Sobredosis
Cuando toca, toca. Y no hay quien se libre de la avalancha: el Día del Padre, San Valentín, el Mundial de Fútbol, las cumbres, los festivales, las universidades de verano, las verbenas, pero también las guerras, los terroristas, las caídas de las bolsas y hasta las intoxicaciones (por tomar coca, que no dulce de coca como lo llaman en Madrid sin saber del todo a qué se están refiriendo y sospechando lo peor sobre los catalanes). Son fenómenos de masas obligatorios para programar el presente. Este año, madre de Dios, toca Gaudí, que ha salido al encuentro de las multitudes y de las divisas con la fuerza competitiva de un parque de atracciones.
Parque temático natural de una Cataluña mucho más inquietante de lo que sus hagiógrafos y la mercadotecnia transmiten, Gaudí atrae por el misterio que encierra, como si fuera nuestro castillo encantado. La atenta observación de las cámaras japonesas lo confirma. Gaudí habla de un pueblo lleno de sorpresas, capaz de cualquier cosa. Droga dura, pues. El turista espectador voyeur se extasía ante el espectáculo del misterio del castillo encantado y de quienes lo habitan. ¿Qué pareja fabulosa hubiera hecho Gaudí, el gran precursor de los visionarios del espectáculo del siglo XX, con Walt Disney?

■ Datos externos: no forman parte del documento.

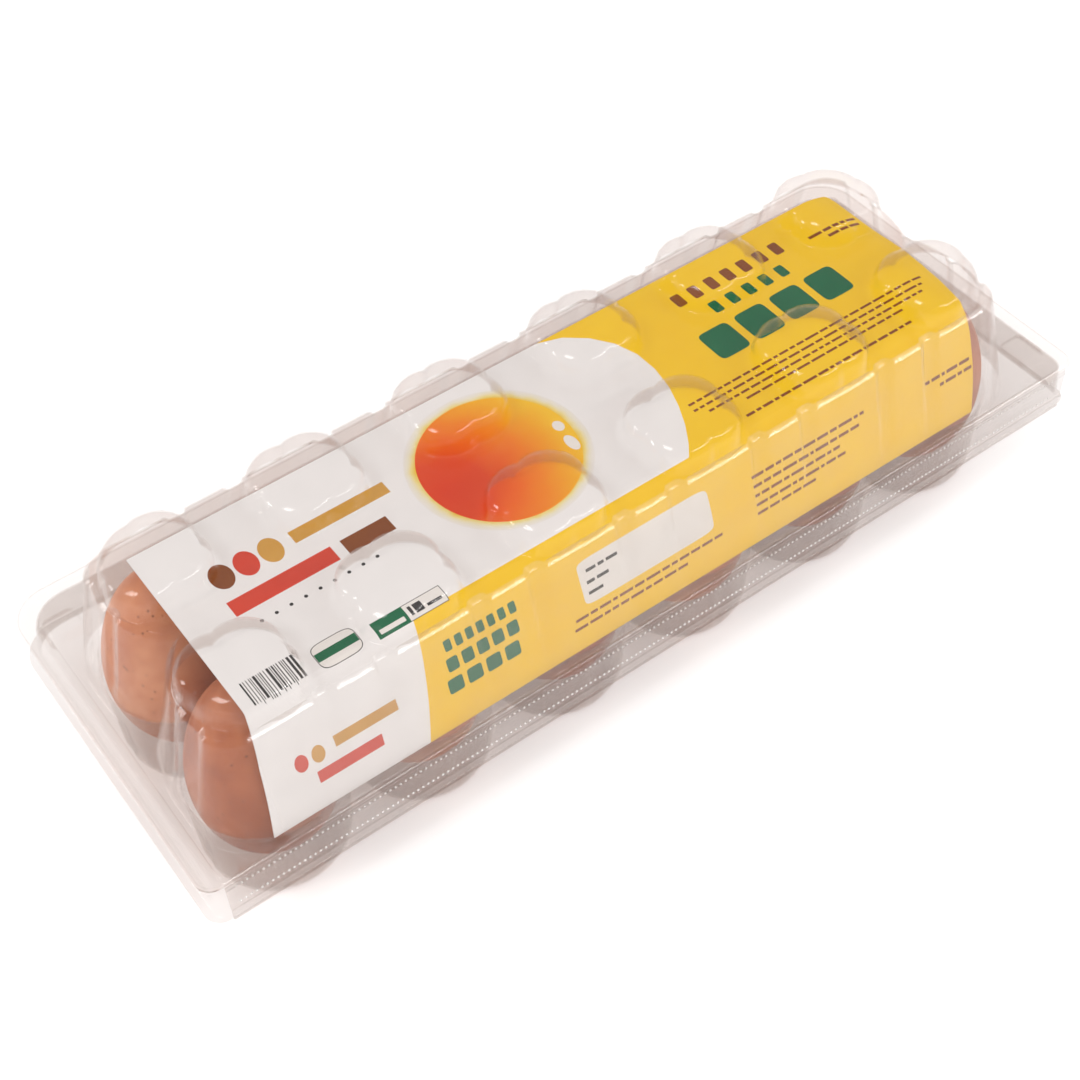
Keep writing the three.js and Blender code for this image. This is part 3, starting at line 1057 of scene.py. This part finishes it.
@dataclass(frozen=True)
class HingePanel:
    """The panel between the two fold lines at the front, with rows of pressed dots along its folds."""

    x0: float = -143.8
    x1: float = 157.8
    section: tuple[Flat, ...] = (
        (-48.45, 17.7), (-49.1, 17.92), (-49.12, 17.96), (-48.45, 18.51), (-48.45, 18.55), (-48.7, 19.2),
        (-48.75, 21.6), (-49.1, 22.3), (-49.38, 22.72), (-49.39, 22.76), (-48.7, 23.33), (-48.68, 23.37),
        (-48.75, 24.4), (-48.75, 31.4), (-49.15, 31.96), (-49.16, 32.0), (-48.6, 32.46), (-48.59, 32.5),
        (-48.7, 33.1))
    thickness: float = 0.35

    # Y and Z of each row, and a dot's shape: share of its radius, and how far it stands out
    dot_rows: tuple[Flat, ...] = ((-49.05, 24.6), (-49.0, 31.9))
    dot_margin: float = 3.0
    dot_pitch: float = 1.6
    dot_radius: float = 0.42
    dot_shape: tuple[Flat, ...] = ((1.0, 0.0), (0.75, 0.16), (0.4, 0.25))
    dot_tip: float = 0.28
    dot_sink: float = 0.3
    dot_sides: int = 8

    def dot(self, skin: Skin, x: float, y: float, z: float) -> None:
        """Adds one pressed dot that stands out to the front.

        Args:
            skin: The panel's surface.
            x: X of its middle.
            y: Y of its middle.
            z: Z of its middle.
        """
        rings: list[list[Point]] = []
        angles = [2 * math.pi * k / self.dot_sides for k in range(self.dot_sides)]
        for share, out in self.dot_shape:
            radius = self.dot_radius * share
            rings.append([(x + radius * math.cos(a), y - out + self.dot_sink, z + radius * math.sin(a))
                          for a in angles])
        # Slot 1 is the milky white film: a painted highlight on each dot
        skin.rings(rings, 1)
        skin.fan(rings[-1], (x, y - self.dot_tip + self.dot_sink, z), 1)

    def build(self, sheet: bpy.types.Material, dot_highlight_film: bpy.types.Material) -> bpy.types.Object:
        """Builds the panel.

        Args:
            sheet: Clear film of the piece.
            dot_highlight_film: Milky white film of the dots, a painted highlight.

        Returns:
            The panel.
        """
        skin = Skin()
        skin.sweep(self.section, self.x0, self.x1)
        count = int((self.x1 - self.x0 - 2 * self.dot_margin) / self.dot_pitch)
        for y, z in self.dot_rows:
            for i in range(count):
                self.dot(skin, self.x0 + self.dot_margin + i * self.dot_pitch, y, z)
        return skin.make("hinge_panel", [sheet, dot_highlight_film], self.thickness)

    def dress(self, piece: bpy.types.Object) -> None:
        """Sets the panel on the tray."""
        dress(piece, Body.TRAY, Slot.CLEAR)


@dataclass(frozen=True)
class HingeFold:
    """The thin fold that joins the panel's upper edge to the lid's rim."""

    x0: float = -143.8
    x1: float = 157.8
    section: tuple[Flat, ...] = (
        (-48.75, 32.9), (-49.0, 33.3), (-48.95, 33.7), (-48.6, 33.95), (-48.15, 34.0))
    tray_edge: Point = (0, -49.0, 33.1)
    lid_edge: Point = (0, -48.3, 34.0)

    def build(self, sheet: bpy.types.Material) -> bpy.types.Object:
        """Builds the fold.

        Args:
            sheet: Clear film of the piece.

        Returns:
            The fold.
        """
        skin = Skin()
        skin.sweep(self.section, self.x0, self.x1)
        return skin.make("hinge_fold", [sheet], 0.0, weighted=False)

    def dress(self, piece: bpy.types.Object) -> None:
        """Bakes the fold's place into its mesh; it rides neither the tray nor the lid.

        Args:
            piece: The fold.
        """
        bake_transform(piece)
        LOG.info("%s: %d faces between tray and lid", piece.name, len(piece.data.polygons))


class Ink(Enum):
    """Materials of the printed sheet, in the order of their slots."""

    WHITE = 0
    YELLOW = 1
    YOLK = 2
    HALO = 3
    PALE = 4
    GREEN = 5
    BROWN = 6
    BLACK = 7
    RED = 8
    GOLD = 9


@dataclass(frozen=True)
class Field:
    """One printed field: its outline on the flat sheet, and its ink."""

    ink: Ink
    outline: tuple[Flat, ...]

    def turning_left(self) -> list[Vector]:
        """Turns the outline round where it runs clockwise.

        Returns:
            Its points.
        """
        points = [Vector(point) for point in self.outline]
        area = sum(a.x * b.y - a.y * b.x for a, b in zip(points, points[1:] + points[:1]))
        return points if area > 0 else points[::-1]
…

Tengo ante mí una hermosa fotografía de un confesionario de la Sagrada Familia: una perfección de 1898 que parece, a la vez, el delirio de un sofisticado escenógrafo católico y la casita de la bruja. Igual podría habitar ese confesionario un cura jorobado, al que el marco de una cúpula puntiaguda daría el empaque de un Papa renacentista, que una diabólica arpía desdentada dispuesta a engatusar con sus pócimas secretas al primer desprevenido. ¿Fue Gaudí un beato o un chiflado? ¿Ambas cosas a la vez? ¿Por qué no?
¿Catalanista o españolista? ¿Artista u hortera? ¿Divino o chabacano? ¿Abierto o cerrado? ¿Rústico o cosmopolita? ¿Ingenuo o pícaro? ¿Se burló de todos o se tomó en serio el porvenir? El misterio de Gaudí, aún no desentrañado, y su relación con lo que nosotros somos: ése es aún el morbo. El glamour, diríamos ahora. Un glamour que habla de nosotros: ¿no es el inquietante misterio del espectáculo Gaudí también nuestro misterio, nuestro espectáculo, nuestra cara inquietante? Una cara cuya fachada esconde todas las contradicciones y una anárquica y descontrolada pluralidad. Gaudí, tal vez, es símbolo de la Cataluña más desconocida y real.
¿Cómo logró Gaudí convencer a tanto sponsor -entonces los llamaban mecenas- para patrocinar su obra, su singular parque temático? ¿Les diría que la posteridad conocería sus nombres gracias a su capacidad para adivinar que las gentes del futuro habitarían la sociedad del espectáculo? ¿Así les convenció? ¿De qué pasta estaban hechos esos patrocinadores? ¿Eran tan beatos y tan locos como Gaudí o, simplemente, adivinaron la rentabilidad de la marca para sus herederos, los que hoy patrocinan el boom Gaudí?
Lo más seguro es que tanto Gaudí como sus mecenas ignoraran que los hombres del futuro desarrollarían una desaforada pasión por las marcas. Por el prestigio. Por el espectáculo. Por la sobredosis. Por lo superficial. Por el barroquismo creativo de la mercadotecnia. No sé, pues -¿cómo voy a saberlo?-, si Gaudí se horrorizaría al verse convertido en un gadget o, por el contrario, disfrutaría con los homenajes, los conciertos, los actos académicos, la pleitesía de las autoridades, de los cortesanos y de los turistas. ¿Qué diría el buen hombre de las camisetas, los llaveros, los ceniceros mosaico, los calendarios, las toallas, las tacitas, los banderines, los encendedores y todas las baratijas que llevan su nombre y viajan hoy a cualquier parte del mundo? Hay una clave aún no desmentida: Gaudí mismo era -y es- una sobredosis.